Give the listing again exactly, omitting its images.

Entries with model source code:

>> begin

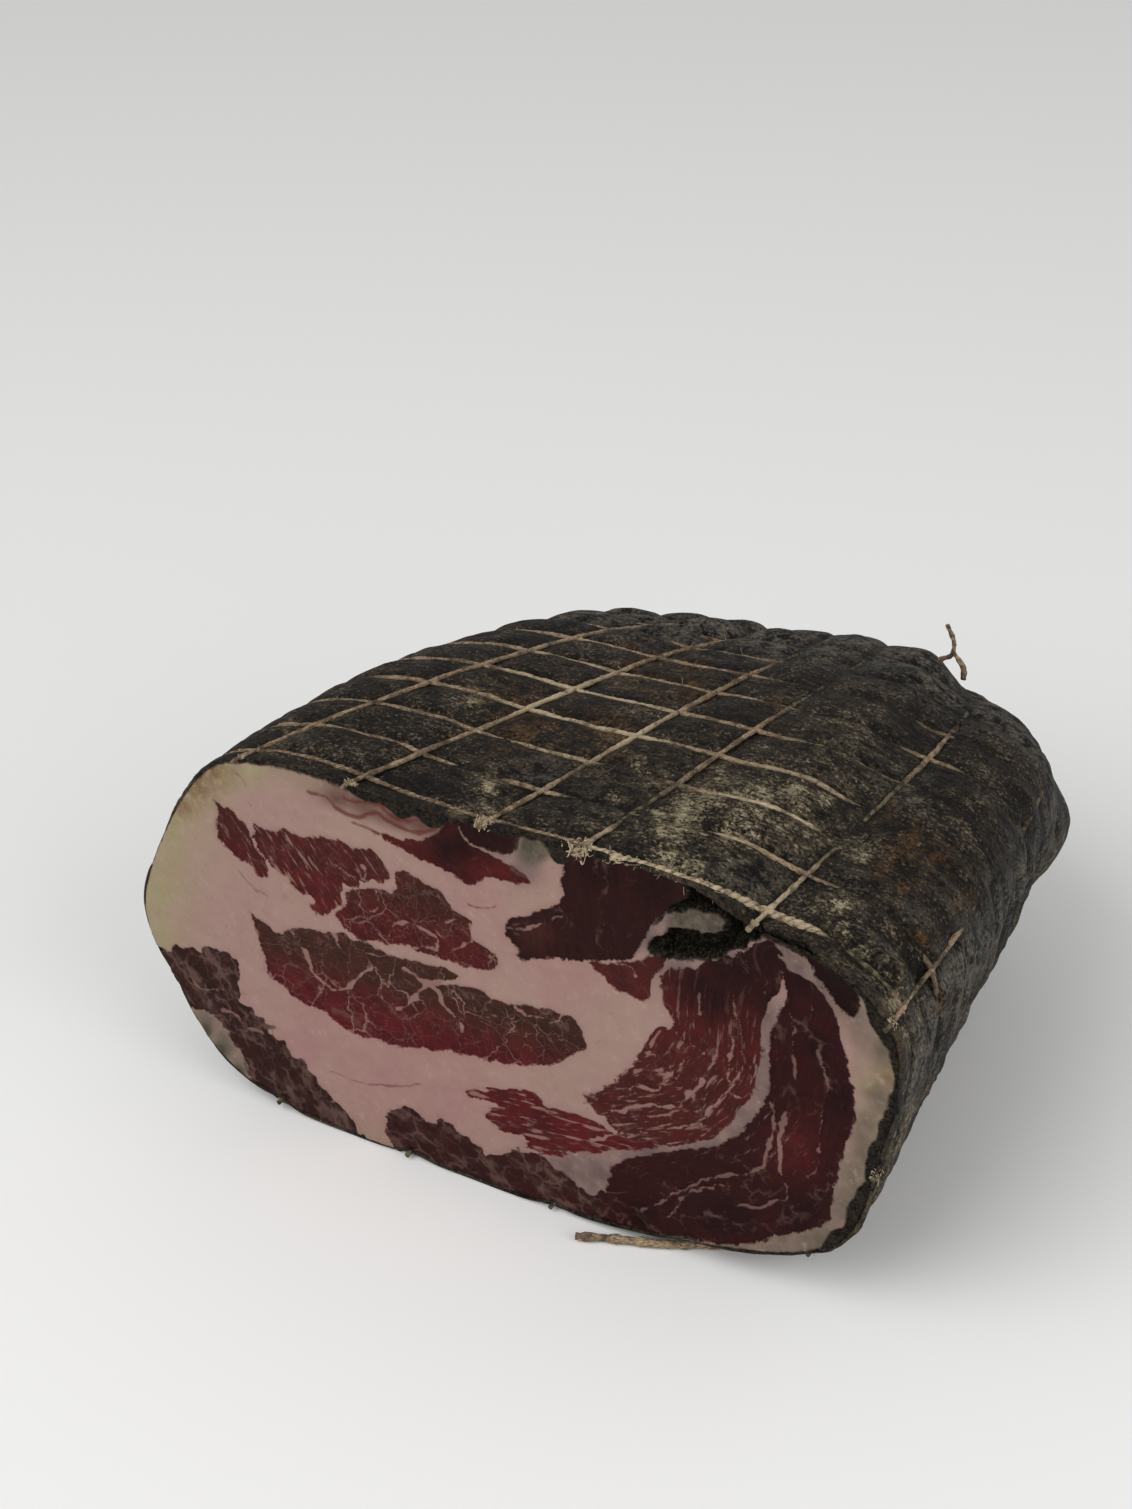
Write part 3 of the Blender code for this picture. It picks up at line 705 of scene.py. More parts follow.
# %% Veins of fat in the lean, and threads of lean in the fat
# Each is its full width in pixels of the photo, then its points.
FAT_VEINS = (
    (1.5, ((229, 814), (237, 826), (245, 836), (252, 846))),
    (3, ((190, 976), (198, 985), (208, 990), (224, 988))),
    (5, ((222, 1010), (236, 1014), (246, 1026), (262, 1032))),
    (4.5, ((289, 929), (297, 941), (304, 951), (310, 964), (315, 975), (329, 985), (339, 992),
           (349, 986), (360, 976), (370, 968))),
    (4, ((334, 932), (338, 943), (342, 950))),
    (4.5, ((404, 969), (414, 976), (426, 984), (416, 996), (406, 1006), (397, 1010))),
    (4, ((428, 981), (438, 991), (443, 1004), (456, 1016), (463, 1026), (462, 1032))),
    (2.5, ((483, 990), (474, 996), (475, 1009), (481, 1019))),
    (3, ((517, 1007), (527, 1016), (546, 1019))),
    (3, ((563, 1012), (559, 1020), (551, 1022))),
    (5, ((426, 984), (440, 981), (458, 981), (480, 983))),
    (3, ((361, 866), (365, 874), (360, 879))),
    (2.5, ((334, 864), (349, 874), (364, 880))),
    (3.5, ((387, 943), (389, 932), (399, 923), (414, 926), (428, 932), (438, 939), (436, 949),
           (423, 946), (411, 950))),
    (2.5, ((442, 923), (453, 922), (461, 917))),
    (3, ((470, 925), (473, 940), (456, 947), (449, 950))),
    (2, ((375, 889), (379, 902), (375, 910), (366, 909))),
    (3, ((505, 928), (517, 928), (531, 928), (548, 922), (563, 916))),
    (4, ((614, 962), (626, 965), (631, 969), (636, 977))),
    (4, ((631, 1089), (645, 1087), (656, 1090), (667, 1077), (679, 1068), (684, 1059))),
    (4, ((607, 1111), (621, 1112), (628, 1106), (645, 1105), (677, 1106), (689, 1094), (704, 1081))),
    (3, ((591, 1141), (620, 1135), (642, 1134), (649, 1131), (676, 1128), (698, 1122), (712, 1110),
         (719, 1098))),
    (3, ((730, 1035), (734, 1047), (728, 1062), (731, 1091), (741, 1099))),
    (2.5, ((736, 994), (736, 1016), (741, 1035), (745, 1064))),
    (4, ((700, 994), (699, 1006), (701, 1016))),
    (3, ((765, 991), (767, 1006))),
    (4, ((771, 1104), (775, 1122), (771, 1137), (767, 1154), (761, 1168), (736, 1174), (700, 1183),
         (668, 1197), (642, 1212))),
    (4, ((787, 1113), (781, 1127), (779, 1147), (780, 1171), (788, 1189))),
    (2.5, ((819, 1050), (824, 1067), (827, 1086), (823, 1098), (822, 1122), (819, 1147), (816, 1171),
           (807, 1176))),
    (2.5, ((790, 1013), (794, 1030), (793, 1054), (796, 1081))),
    (3.5, ((736, 1204), (758, 1207), (775, 1202), (787, 1199), (787, 1185))),
    (3, ((810, 1006), (810, 1021))),
    (3.5, ((668, 1218), (680, 1200), (694, 1191), (722, 1186))),
)
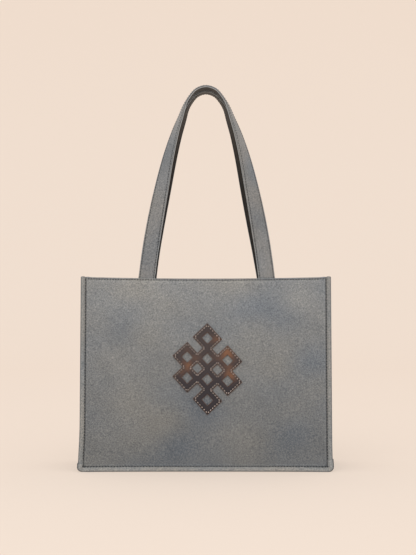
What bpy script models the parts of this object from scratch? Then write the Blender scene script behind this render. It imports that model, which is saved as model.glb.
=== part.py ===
# Suede tote bag with bound edges, two long handles and a leather knot on its front.
# Metres, +Z up. The bag stands on the floor at z = 0 with its front towards -Y, centred on x = 0 and y = 0.

import math

import bmesh
import bpy
from mathutils import Vector

# The body of the bag
BAG_WIDTH = 0.380       # over the bound edges
BAG_HEIGHT = 0.2925     # floor to the rim at the corners
BASE_DEPTH = 0.110      # between the panels' outer faces at the floor
MOUTH_DEPTH = 0.066     # the same at the rim
RIM_SAG = 0.0024        # how far the rim hangs in its middle
BELLY = 0.0045          # how far a panel bulges at half height
MOUTH_BOW = 0.0015      # how far the rim's middle stands out
FLARE = 0.0026          # how far the bottom corners spread
FLARE_RISE = 0.058      # height in which that spread dies out

# The suede and how it is joined
SUEDE = 0.0018          # thickness of a panel, the gussets and the base
HEM_THICKNESS = 0.0032  # a panel where its rim is turned in
HEM_DEPTH = 0.030       # width of that turned strip
GAP = 0.0003            # left between pieces that touch
SEAM_BEND = 0.0015      # radius where a gusset or the base turns into its seam
BASE_LIFT = 0.0080      # underside of the base above the floor
BASE_SAG = 0.0012       # how far the base hangs in its middle
GUSSET_BOW_LOW = 0.002  # how far a gusset is drawn in at the base
GUSSET_BOW_TOP = 0.009  # the same at the rim
GUSSET_DIP = 0.005      # how far a gusset's rim dips in its middle

# The bound edges
BINDING_WIDTH = 0.0080       # strip seen from the front
BINDING_BACK_WIDTH = 0.0065  # strip behind the seam
BINDING_THICKNESS = 0.0012
BINDING_BEND = 0.0018        # radius where the strip folds round the seam, at its middle
BINDING_PROUD = 0.0012       # how far it stands above the rim
BINDING_CORNER = 0.0060      # radius of the bag's bottom corners
BINDING_INNER_CORNER = 0.001
BINDING_TUCK = 0.0012        # how far its top end is drawn in from the bag's edge
FOLD_CLEARANCE = 0.0002      # the seams' cut edges stop this far short of the fold
FLAT_BESIDE_SEAM = 0.0050    # a panel starts to bulge this far from the strip
LAP_HEIGHT = 0.0205          # the bottom strip runs up over the side strips to here
LAP_START = 0.0090           # a side strip starts here, inside the bottom one

# The handles
HANDLE_WIDTH = 0.025
HANDLE_LAYER = 0.0015     # suede outside, dark leather inside, one of each
HANDLE_SPACING = 0.183    # centre to centre at the rim
HANDLE_RISE = 0.2932      # rim to the top of the front loop, at the band's middle
HANDLE_SHIFT = 0.0012     # the loops' feet to the right of the bag's middle
HANDLE_DRIFT = 0.0011     # how far their tops lean back to the left
HANDLE_TAIL = 0.028       # sewn length below the rim
HANDLE_TURN = 93.0        # degrees that the band has twisted by at the top
HANDLE_TURN_START = 0.14  # share of the rise below which the band isn't twisted
HANDLE_TURN_EASE = 1.1    # power of the height that the twist follows from there
HANDLES_APART = 0.0010    # between the two loops where they meet at the top
BACK_LOOP_LOWER = 0.0030  # how much lower the back loop's top is
BACK_LOOP_NARROWER = 0.0027  # how far each of its legs is drawn in half way up
BACK_LOOP_TIGHTER = 0.06     # share by which its top is narrower still
BACK_LOOP_ASIDE = 0.0026     # how far its legs lean to the left between their ends
HANDLE_STEPS = 34         # sections in each half of a handle

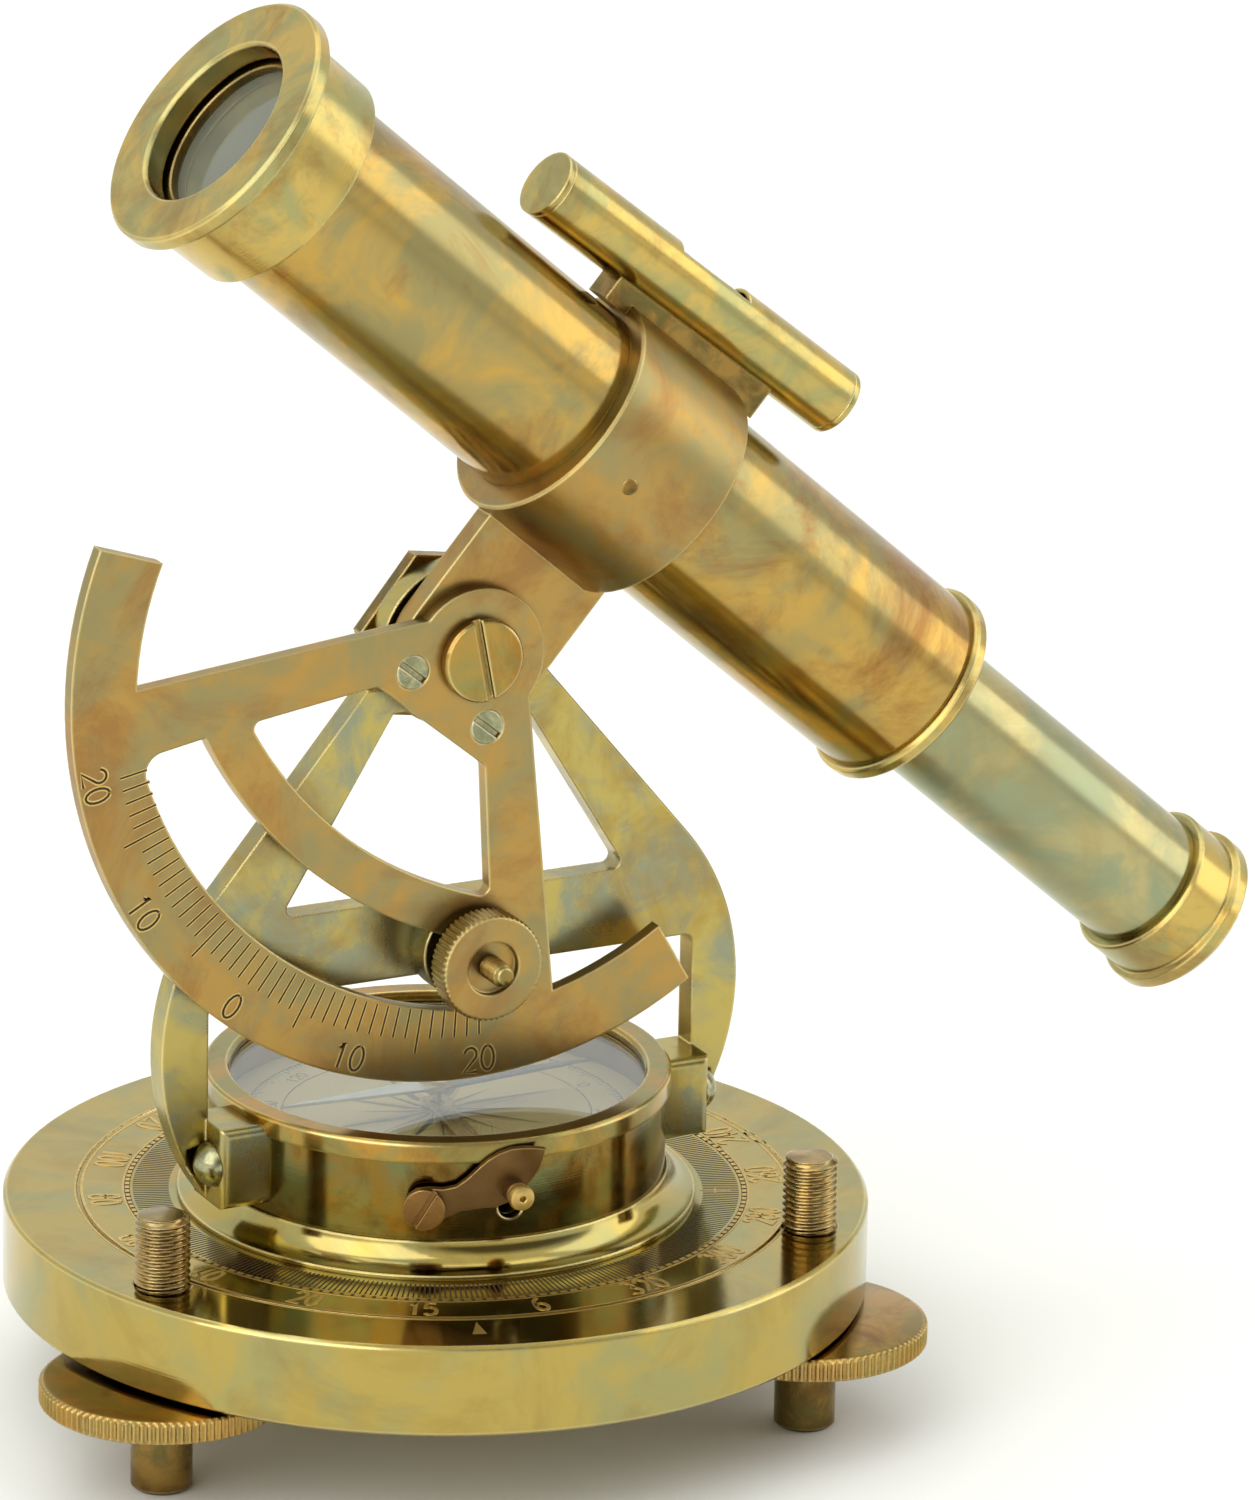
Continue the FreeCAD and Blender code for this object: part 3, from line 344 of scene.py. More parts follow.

>> end

**ANSWER TO THIS TASK**
Write part 3 of the Blender code for this picture. It picks up at line 705 of scene.py. More parts follow.
# %% Veins of fat in the lean, and threads of lean in the fat
# Each is its full width in pixels of the photo, then its points.
FAT_VEINS = (
    (1.5, ((229, 814), (237, 826), (245, 836), (252, 846))),
    (3, ((190, 976), (198, 985), (208, 990), (224, 988))),
    (5, ((222, 1010), (236, 1014), (246, 1026), (262, 1032))),
    (4.5, ((289, 929), (297, 941), (304, 951), (310, 964), (315, 975), (329, 985), (339, 992),
           (349, 986), (360, 976), (370, 968))),
    (4, ((334, 932), (338, 943), (342, 950))),
    (4.5, ((404, 969), (414, 976), (426, 984), (416, 996), (406, 1006), (397, 1010))),
    (4, ((428, 981), (438, 991), (443, 1004), (456, 1016), (463, 1026), (462, 1032))),
    (2.5, ((483, 990), (474, 996), (475, 1009), (481, 1019))),
    (3, ((517, 1007), (527, 1016), (546, 1019))),
    (3, ((563, 1012), (559, 1020), (551, 1022))),
    (5, ((426, 984), (440, 981), (458, 981), (480, 983))),
    (3, ((361, 866), (365, 874), (360, 879))),
    (2.5, ((334, 864), (349, 874), (364, 880))),
    (3.5, ((387, 943), (389, 932), (399, 923), (414, 926), (428, 932), (438, 939), (436, 949),
           (423, 946), (411, 950))),
    (2.5, ((442, 923), (453, 922), (461, 917))),
    (3, ((470, 925), (473, 940), (456, 947), (449, 950))),
    (2, ((375, 889), (379, 902), (375, 910), (366, 909))),
    (3, ((505, 928), (517, 928), (531, 928), (548, 922), (563, 916))),
    (4, ((614, 962), (626, 965), (631, 969), (636, 977))),
    (4, ((631, 1089), (645, 1087), (656, 1090), (667, 1077), (679, 1068), (684, 1059))),
    (4, ((607, 1111), (621, 1112), (628, 1106), (645, 1105), (677, 1106), (689, 1094), (704, 1081))),
    (3, ((591, 1141), (620, 1135), (642, 1134), (649, 1131), (676, 1128), (698, 1122), (712, 1110),
         (719, 1098))),
    (3, ((730, 1035), (734, 1047), (728, 1062), (731, 1091), (741, 1099))),
    (2.5, ((736, 994), (736, 1016), (741, 1035), (745, 1064))),
    (4, ((700, 994), (699, 1006), (701, 1016))),
    (3, ((765, 991), (767, 1006))),
    (4, ((771, 1104), (775, 1122), (771, 1137), (767, 1154), (761, 1168), (736, 1174), (700, 1183),
         (668, 1197), (642, 1212))),
    (4, ((787, 1113), (781, 1127), (779, 1147), (780, 1171), (788, 1189))),
    (2.5, ((819, 1050), (824, 1067), (827, 1086), (823, 1098), (822, 1122), (819, 1147), (816, 1171),
           (807, 1176))),
    (2.5, ((790, 1013), (794, 1030), (793, 1054), (796, 1081))),
    (3.5, ((736, 1204), (758, 1207), (775, 1202), (787, 1199), (787, 1185))),
    (3, ((810, 1006), (810, 1021))),
    (3.5, ((668, 1218), (680, 1200), (694, 1191), (722, 1186))),
)
What bpy script models the parts of this object from scratch? Then write the Blender scene script behind this render. It imports that model, which is saved as model.glb.
=== part.py ===
# Suede tote bag with bound edges, two long handles and a leather knot on its front.
# Metres, +Z up. The bag stands on the floor at z = 0 with its front towards -Y, centred on x = 0 and y = 0.

import math

import bmesh
import bpy
from mathutils import Vector

# The body of the bag
BAG_WIDTH = 0.380       # over the bound edges
BAG_HEIGHT = 0.2925     # floor to the rim at the corners
BASE_DEPTH = 0.110      # between the panels' outer faces at the floor
MOUTH_DEPTH = 0.066     # the same at the rim
RIM_SAG = 0.0024        # how far the rim hangs in its middle
BELLY = 0.0045          # how far a panel bulges at half height
MOUTH_BOW = 0.0015      # how far the rim's middle stands out
FLARE = 0.0026          # how far the bottom corners spread
FLARE_RISE = 0.058      # height in which that spread dies out

# The suede and how it is joined
SUEDE = 0.0018          # thickness of a panel, the gussets and the base
HEM_THICKNESS = 0.0032  # a panel where its rim is turned in
HEM_DEPTH = 0.030       # width of that turned strip
GAP = 0.0003            # left between pieces that touch
SEAM_BEND = 0.0015      # radius where a gusset or the base turns into its seam
BASE_LIFT = 0.0080      # underside of the base above the floor
BASE_SAG = 0.0012       # how far the base hangs in its middle
GUSSET_BOW_LOW = 0.002  # how far a gusset is drawn in at the base
GUSSET_BOW_TOP = 0.009  # the same at the rim
GUSSET_DIP = 0.005      # how far a gusset's rim dips in its middle

# The bound edges
BINDING_WIDTH = 0.0080       # strip seen from the front
BINDING_BACK_WIDTH = 0.0065  # strip behind the seam
BINDING_THICKNESS = 0.0012
BINDING_BEND = 0.0018        # radius where the strip folds round the seam, at its middle
BINDING_PROUD = 0.0012       # how far it stands above the rim
BINDING_CORNER = 0.0060      # radius of the bag's bottom corners
BINDING_INNER_CORNER = 0.001
BINDING_TUCK = 0.0012        # how far its top end is drawn in from the bag's edge
FOLD_CLEARANCE = 0.0002      # the seams' cut edges stop this far short of the fold
FLAT_BESIDE_SEAM = 0.0050    # a panel starts to bulge this far from the strip
LAP_HEIGHT = 0.0205          # the bottom strip runs up over the side strips to here
LAP_START = 0.0090           # a side strip starts here, inside the bottom one

# The handles
HANDLE_WIDTH = 0.025
HANDLE_LAYER = 0.0015     # suede outside, dark leather inside, one of each
HANDLE_SPACING = 0.183    # centre to centre at the rim
HANDLE_RISE = 0.2932      # rim to the top of the front loop, at the band's middle
HANDLE_SHIFT = 0.0012     # the loops' feet to the right of the bag's middle
HANDLE_DRIFT = 0.0011     # how far their tops lean back to the left
HANDLE_TAIL = 0.028       # sewn length below the rim
HANDLE_TURN = 93.0        # degrees that the band has twisted by at the top
HANDLE_TURN_START = 0.14  # share of the rise below which the band isn't twisted
HANDLE_TURN_EASE = 1.1    # power of the height that the twist follows from there
HANDLES_APART = 0.0010    # between the two loops where they meet at the top
BACK_LOOP_LOWER = 0.0030  # how much lower the back loop's top is
BACK_LOOP_NARROWER = 0.0027  # how far each of its legs is drawn in half way up
BACK_LOOP_TIGHTER = 0.06     # share by which its top is narrower still
BACK_LOOP_ASIDE = 0.0026     # how far its legs lean to the left between their ends
HANDLE_STEPS = 34         # sections in each half of a handle

Continue the FreeCAD and Blender code for this object: part 3, from line 344 of scene.py. More parts follow.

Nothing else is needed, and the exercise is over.